=== What is asked ===
Look through the data below and extract, unchanged, the lines from the one that contains "with eased edges" to the one that contains "record = json.load(file)", both included.

=== Given information ===
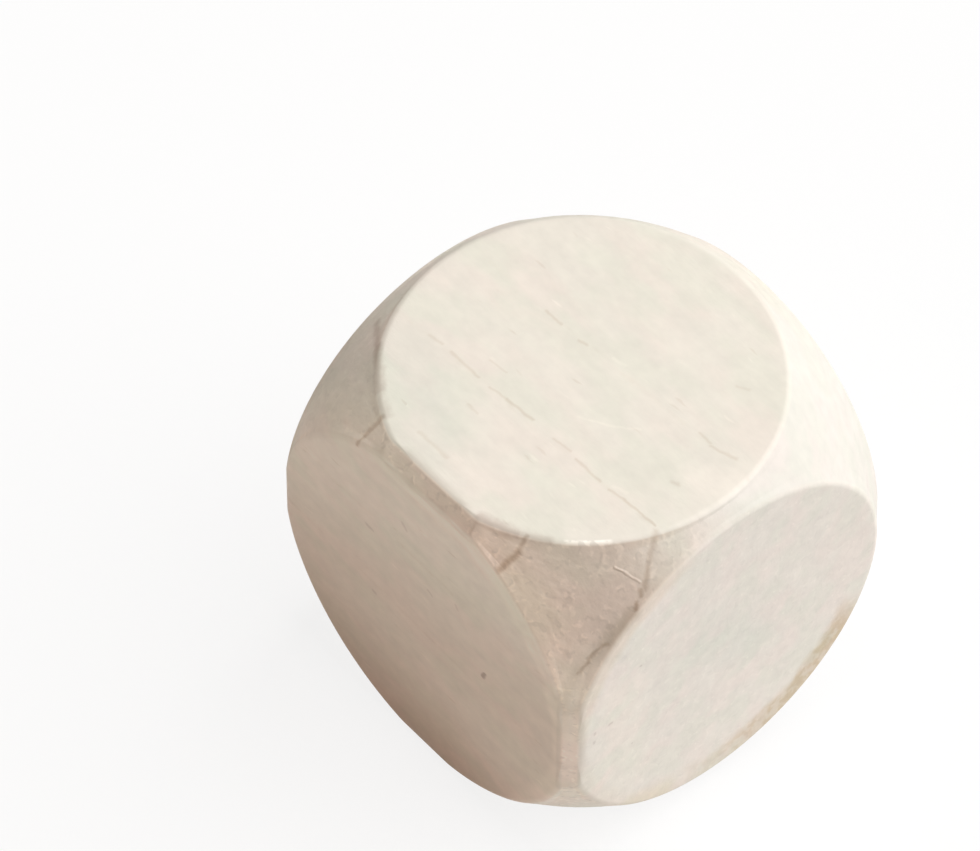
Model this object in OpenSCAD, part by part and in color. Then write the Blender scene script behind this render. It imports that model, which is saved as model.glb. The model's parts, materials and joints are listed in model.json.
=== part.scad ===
// Blank wooden cube with ball-rounded corners, made from one piece of pale hardwood.
// It is a sawn block with lightly eased edges whose corners are turned down to a ball.
// The ball leaves a round flat on every face.
// X runs to the right along the grain, Y to the back and Z up.
// The origin is the middle of the face that the cube stands on.

/* [Cube] */
// Side of the cube, from one flat face to the opposite one
side = 16; // [15.6:0.1:18]
// Radius that eases the block's own edges before its corners are turned down
edge_r = 0.5; // [0.2:0.05:0.6]

/* [Rounding] */
// Diameter of the ball that the corners are turned down to
ball_d = 21.7; // [20:0.1:22]
// How far the ball's centre lies off the middle of the cube, towards the front face
ball_shift = 0.45; // [0:0.05:0.5]
// Radius that eases the rim of each flat face
rim_r = 0.3; // [0.15:0.05:0.4]
// Angle of the faint edge at which the eased rim meets the ball
rim_edge = 10; // [6:1:20]

/* [Hidden] */
$fn = 180;

half = side / 2;
ball_r = ball_d / 2;
ball_centre = [0, -ball_shift, half];

// Each face as the turn that brings +Z to its outward normal, and its distance from the ball's centre
faces = [
    [[0, 0, 0], half],
    [[180, 0, 0], half],
    [[0, 90, 0], half],
    [[0, -90, 0], half],
    [[90, 0, 0], half - ball_shift],
    [[-90, 0, 0], half + ball_shift],
];

// The turns that bring the four upright edges of the block to its edges along each axis
edge_turns = [
    [0, 0, 0],
    [90, 0, 0],
    [0, 90, 0],
];

// Distance of a rim's centre line from the ball's centre, from the angle at which the two round surfaces cross
rim_reach = sqrt(pow(ball_r, 2) + pow(rim_r, 2) - 2 * ball_r * rim_r * cos(rim_edge));

// Radius of the flat that an eased rim leaves on a face at this depth from the ball's centre
function flat_radius(depth) = sqrt(pow(rim_reach, 2) - pow(depth - rim_r, 2));

// Section of what the easing takes off a sharp rim, as radius and height above the rim's centre line
module rim_waste(depth) {
    past = 2 * rim_r;
    turn = atan2(flat_radius(depth), depth - rim_r);
    difference() {
        polygon([
            [0, 0],
            [0, past],
            [past * tan(turn / 2), past],
            [past * sin(turn), past * cos(turn)],
        ]);
        circle(r = rim_r);
    }
}

// Section of what the easing takes off a sharp edge, with the arc's middle at the origin
module edge_waste() {
    difference() {
        square(2 * edge_r);
        circle(r = edge_r);
    }
}

// What the easing takes off the four upright edges of a block about the origin
module edge_strips() {
    arc_middle = half - edge_r;
    for (corner = [0:90:270])
        rotate(corner)
            translate([arc_middle, arc_middle, 0])
                linear_extrude(2 * side, center = true)
                    edge_waste();
}

// Square block that the cube is made from, with eased edges
module block() {
    translate([0, 0, half])
        difference() {
            cube(side, center = true);
            for (turn = edge_turns)
                rotate(turn)
                    edge_strips();
        }
}

// Ball that takes the corners off the block
module ball() {
    translate(ball_centre)
        sphere(d = ball_d);
}

// Ring that eases the rim of a face above the ball's centre
module rim_ring(depth) {
    rotate_extrude()
        translate([flat_radius(depth), depth - rim_r])
            rim_waste(depth);
}

module wooden_cube() {
    color("blanchedalmond")
        difference() {
            intersection() {
                block();
                ball();
            }
            translate(ball_centre)
                for (face = faces)
                    rotate(face[0])
                        rim_ring(face[1]);
        }
}

wooden_cube();
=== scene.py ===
"""Blank wooden cube with ball-rounded corners: its wood, its light and its camera.

The shape rule and the wood are worked out in millimetres, and what stands in the scene is in metres.
"""

import json
import math

import bpy
from mathutils import Matrix, Vector


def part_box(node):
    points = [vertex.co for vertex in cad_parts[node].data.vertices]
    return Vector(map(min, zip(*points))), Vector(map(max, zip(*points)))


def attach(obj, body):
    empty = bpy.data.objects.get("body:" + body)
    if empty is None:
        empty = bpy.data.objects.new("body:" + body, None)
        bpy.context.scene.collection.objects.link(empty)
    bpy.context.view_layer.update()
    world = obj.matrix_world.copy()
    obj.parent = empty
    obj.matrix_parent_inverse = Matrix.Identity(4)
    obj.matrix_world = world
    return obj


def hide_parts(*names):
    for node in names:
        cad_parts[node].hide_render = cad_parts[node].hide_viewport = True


MM = 0.001

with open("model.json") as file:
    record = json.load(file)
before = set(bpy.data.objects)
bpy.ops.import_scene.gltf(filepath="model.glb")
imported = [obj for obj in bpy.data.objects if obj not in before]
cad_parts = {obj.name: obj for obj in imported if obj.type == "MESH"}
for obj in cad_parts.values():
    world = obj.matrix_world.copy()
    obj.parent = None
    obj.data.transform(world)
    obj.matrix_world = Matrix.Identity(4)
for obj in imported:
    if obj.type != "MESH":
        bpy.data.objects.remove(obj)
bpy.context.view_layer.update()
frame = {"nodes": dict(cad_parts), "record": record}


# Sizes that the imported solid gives

NODE = "wooden_cube"
BODY = "root"
LOW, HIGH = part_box(NODE)
MIDDLE = (LOW + HIGH) / 2
HALF = (HIGH.x - LOW.x) / 2 / MM
TOP_MOUNT = next(mount for mount in frame["record"]["mounts"] if mount["name"] == "top_face")
BALL_SHIFT = -TOP_MOUNT["pos_m"][1] / MM
BALL_CENTRE = MIDDLE / MM + Vector((0, -BALL_SHIFT, 0))
BALL_R = max((vertex.co / MM - BALL_CENTRE).length for vertex in frame["nodes"][NODE].data.vertices)


# Sizes of the finish, in millimetres

# Radius that eases the rims, and how much it wanders along them
RIM_R = 0.38
RIM_WANDER = 0.12
# Segments along each edge of the block, and the shares of a half face that the flat and its rim take
SEGMENTS = 128
FLAT_SHARE = 28 / 64
RIM_SHARE = 36 / 64
# Smallest angle of ball, in radians, that is left between a rim and the next face
BALL_LEAST = 0.002
# Radius that eases the block's own edges, where the ball leaves any of them
EDGE_R = 0.5
# The front flat's edges with the top and the right flat are rubbed down further: the direction that this
# faces, as its share forwards and sideways, and how far its surface lies from the cube's middle
WORN_FRONT, WORN_SIDE = 0.719, 0.695
WORN_REACH = 10.895
# Growth rings, each as its height, measured as z less y where x is 0, and its strength
RINGS = (
    (22.8, 0.3),
    (19.3, 1.0),
    (15.3, 0.9),
    (11.4, 0.35),
    (7.6, 0.4),
    (3.9, 0.8),
    (0.1, 0.5),
    (-3.8, 0.8),
)
# Half width of a ring's line, how fast the rings drift up along the grain, and how far they wander
RING_WIDTH = 0.12
RING_DRIFT = 0.04
RING_WANDER = 0.08
RING_JITTER = 0.07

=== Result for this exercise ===
// Square block that the cube is made from, with eased edges
module block() {
    translate([0, 0, half])
        difference() {
            cube(side, center = true);
            for (turn = edge_turns)
                rotate(turn)
                    edge_strips();
        }
}

// Ball that takes the corners off the block
module ball() {
    translate(ball_centre)
        sphere(d = ball_d);
}

// Ring that eases the rim of a face above the ball's centre
module rim_ring(depth) {
    rotate_extrude()
        translate([flat_radius(depth), depth - rim_r])
            rim_waste(depth);
}

module wooden_cube() {
    color("blanchedalmond")
        difference() {
            intersection() {
                block();
                ball();
            }
            translate(ball_centre)
                for (face = faces)
                    rotate(face[0])
                        rim_ring(face[1]);
        }
}

wooden_cube();
=== scene.py ===
"""Blank wooden cube with ball-rounded corners: its wood, its light and its camera.

The shape rule and the wood are worked out in millimetres, and what stands in the scene is in metres.
"""

import json
import math

import bpy
from mathutils import Matrix, Vector


def part_box(node):
    points = [vertex.co for vertex in cad_parts[node].data.vertices]
    return Vector(map(min, zip(*points))), Vector(map(max, zip(*points)))


def attach(obj, body):
    empty = bpy.data.objects.get("body:" + body)
    if empty is None:
        empty = bpy.data.objects.new("body:" + body, None)
        bpy.context.scene.collection.objects.link(empty)
    bpy.context.view_layer.update()
    world = obj.matrix_world.copy()
    obj.parent = empty
    obj.matrix_parent_inverse = Matrix.Identity(4)
    obj.matrix_world = world
    return obj


def hide_parts(*names):
    for node in names:
        cad_parts[node].hide_render = cad_parts[node].hide_viewport = True


MM = 0.001

with open("model.json") as file:
    record = json.load(file)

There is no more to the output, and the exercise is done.